The 30-year-long nature of projects and the distinct interests among project developers and long-term asset managers might sometimes be the root cause of a project’s under-optimization. The complexity involved in the licensing and development stage often involves tight deadlines to submit project documentation, layouts, and technology specifications to several entities, meaning companies end up opting for standardized approaches and limited evaluation of pathways to economic enhancement. Although this might be a safer approach to guarantee licensing of deliverables, it means that less time and fewer resources are invested in research, simulation, and optimization, which may jeopardize further gains along the project’s lifetime.

It is concluded that the integration of technical and economic components in solar PV park development adds significant value through providing a holistic understanding of projects’ feasibility, performance, and profitability. This integrated approach allows informed decision making throughout the project lifecycle, from improved initial design and configuration to long-term operation and maintenance. Ultimately, through considering both technical and economic aspects together, developers can maximize the overall value of solar PV park investments while ensuring sustainable and profitable operation over time.

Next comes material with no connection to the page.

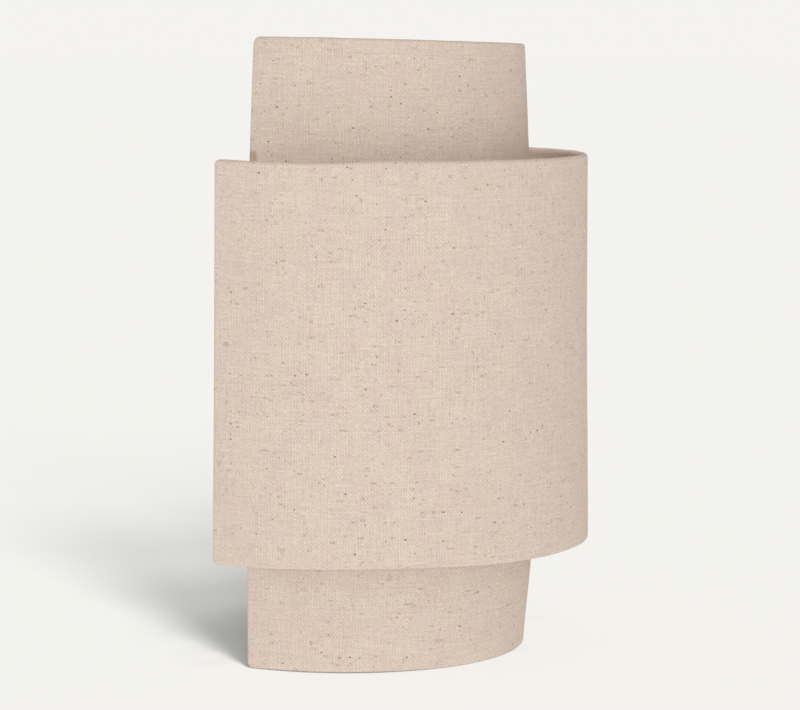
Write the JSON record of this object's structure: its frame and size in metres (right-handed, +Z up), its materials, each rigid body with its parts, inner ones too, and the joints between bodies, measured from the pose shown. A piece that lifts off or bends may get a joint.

One aspect that is gaining more relevance is the adoption of large-format modules, which are beginning to approach peak powers of around 700 Wp. This technical solution may be relevant in projects where the terrain limitations are significant and require a greater allocation of power per area, something that later ends up affecting the entire arrangement and configuration of strings and inverters. To compare the performance of these modules with the state-of-the-art ones, both from a technical and economic perspective, will be necessary in future work. Another aspect that is worth more investigation is the economic performance of integrating wind turbines and PV capacity in a single location, the so-called hybridization of wind and solar parks, to explore energy transmission infrastructure synergies.